I now hand down stories to my children from my youth. Sometimes my stories are serious. Sometime my stories are silly. But my stories make the personalities of the older generation in our family more vivid. My kids and niece and nephew giggle in delight when my brother and I recount crazy tales of our childhood. It is fun for them to envision their parents, aunts and uncles as little kids.
My favorite nights are when I am sitting at dinner with my kids and they request to hear the stories of their births. The fact that I can tell each of their personal stories, rich with detail, makes them feel incredibly important. As parents, we all do this. Jamie Lee Curtis captures this idea beautifully in her book, Tell Me Again About the Night I was Born. In this book, a parent tells the story of her child’s birth. The child knows the story by heart and asks immediately to hear it told again. As the book ends, you know that the ritual of telling this story is core to fiber of their family.

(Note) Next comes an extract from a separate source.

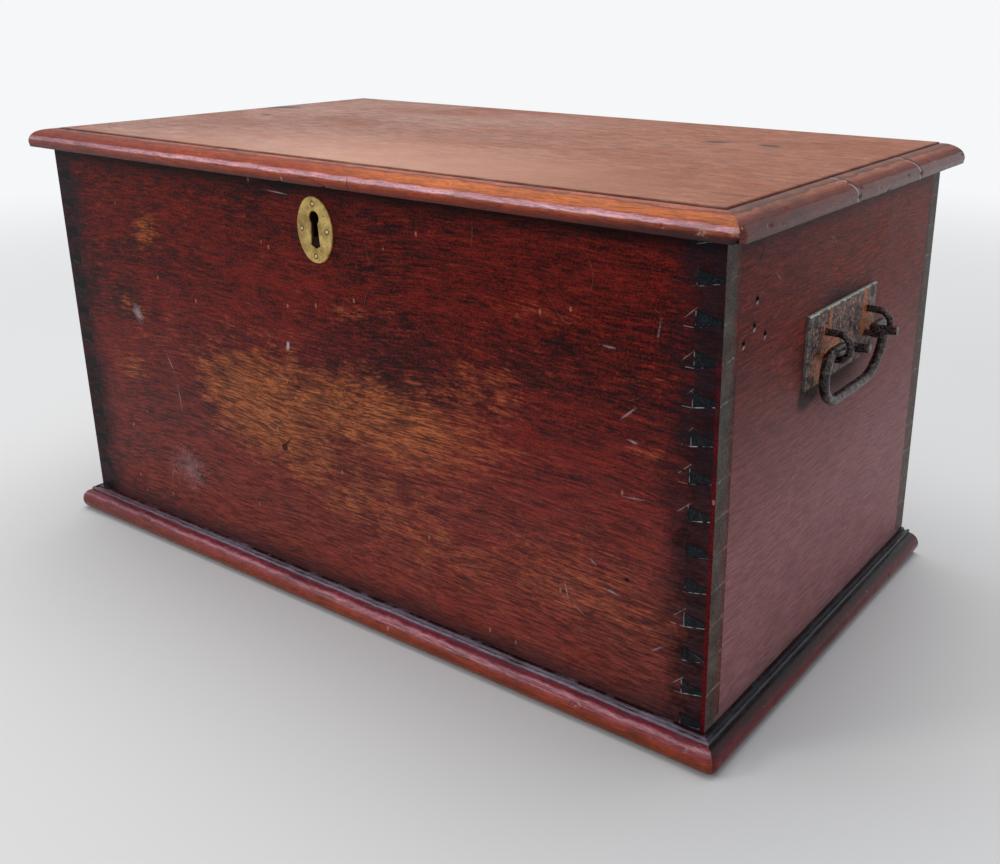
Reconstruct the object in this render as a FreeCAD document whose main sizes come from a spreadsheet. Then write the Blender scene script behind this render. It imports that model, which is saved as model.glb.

I also love recognizing when we are making a family folklore moment. When he was 4 years old, my youngest son bought a fishing lure with his own money. On his first cast, with the new lure, he hooked the most enormous snapping turtle that you have ever seen. We reeled in the turtle, took pictures and salvaged the lure. It was wild. And we retell the story all the time. The memory of the event will never be lost because it has become part of our book of family folklore.
Be conscious of the value of family folklore. Oral tradition has existed since the beginning of time to share history. Share stories with your kids and capture memories when they are being made. Story telling has defined entire cultures. Take the opportunity to create a culture of connectedness in your own family through family folklore.